Finding the right balance

Use both strategically. Create scenarios for comprehensive test coverage and stakeholder alignment, then develop detailed test cases for critical paths, complex workflows, and features that require regression testing or automation.

Not everything needs detailed test cases. Save them for high-risk features and customer-facing functionality. Review your documentation periodically to ensure it continues to serve your needs without becoming a burden.

Common mistakes to avoid

Whether you're new to testing or an experienced pro, here are some common mistakes to avoid:

  • Using terms interchangeably: Calling everything a test case or mixing up the terms creates confusion about what level of detail your testing documentation should include.
  • Writing scenarios that are too detailed: If your scenario includes specific steps or test data, it's now a test case. Keep scenarios high-level.
  • Writing test cases that are too vague: Conversely, test cases need enough detail that anyone can execute them consistently.
  • Over-documenting test cases: Adding unnecessary detail makes test cases harder to maintain. Include what's needed for execution, nothing more.
  • Skipping traceability: Linking back to requirements or user stories helps confirm coverage and track what's been validated.
  • Only testing positive scenarios: Don't just test the happy path. Create test cases for error conditions, invalid inputs, and edge cases.
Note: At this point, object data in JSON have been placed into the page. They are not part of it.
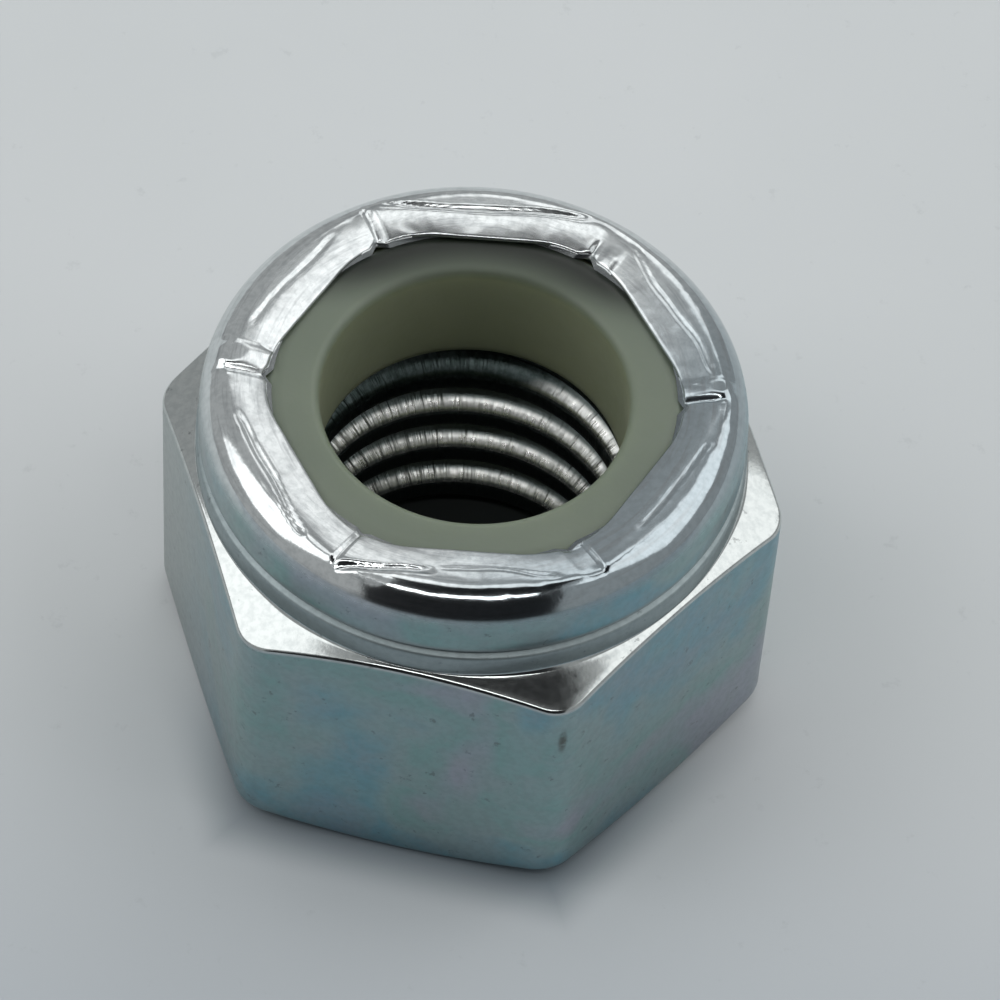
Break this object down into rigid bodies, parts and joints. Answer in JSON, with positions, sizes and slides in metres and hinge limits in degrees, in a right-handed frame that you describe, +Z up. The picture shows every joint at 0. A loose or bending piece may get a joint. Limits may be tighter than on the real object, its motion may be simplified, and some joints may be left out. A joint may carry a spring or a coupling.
{
  "type": "nylon insert lock nut",
  "caption": "Hexagonal steel lock nut with a crimped collar that traps a nylon ring, which grips the bolt thread so the nut can't work loose.",
  "frame": {"origin": "centre of the bearing face, on the thread axis", "axes": "+Z up the thread axis from the bearing face to the crimped lip, +X through a corner of the hexagon, +Y square to two of its flats"},
  "size_m": [0.0162, 0.0142, 0.0109],
  "materials": {
    "zinc_plated_steel": "zinc plate with a clear blue passivate, satin flats and bright tool marks on the crimped lip",
    "nylon": "natural nylon, faintly green and slightly translucent, smooth and low gloss"
  },
  "bodies": {
    "root": {"nut_body": "zinc_plated_steel", "nylon_insert": "nylon"}
  },
  "joints": []
}
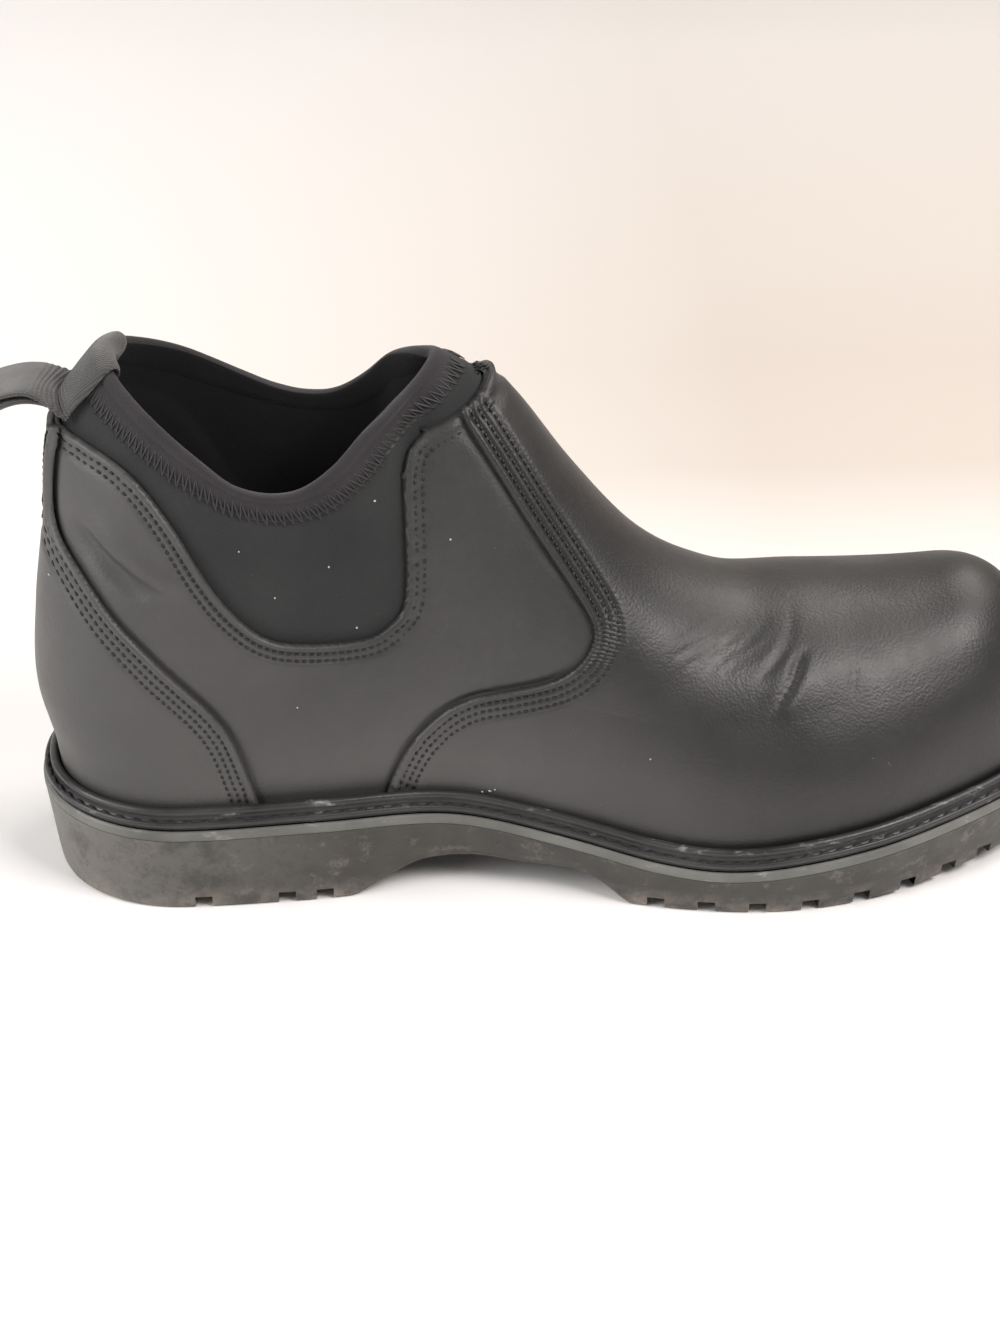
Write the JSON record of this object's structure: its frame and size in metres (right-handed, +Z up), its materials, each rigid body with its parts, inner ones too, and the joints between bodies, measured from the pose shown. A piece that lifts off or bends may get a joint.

Use both for stronger test coverage

Test scenarios and test cases each play important roles in the testing process. Use scenarios to plan what needs testing, and then create detailed test cases for execution. Together, they help you catch more issues and deliver higher-quality software.

Frequently asked questions

Common questions around test scenarios and cases.

Do I need both test scenarios and test cases, or can I just use one?
It depends on your project's complexity and needs. For simple projects with straightforward features, you might get by with test scenarios. However, most teams benefit from using both.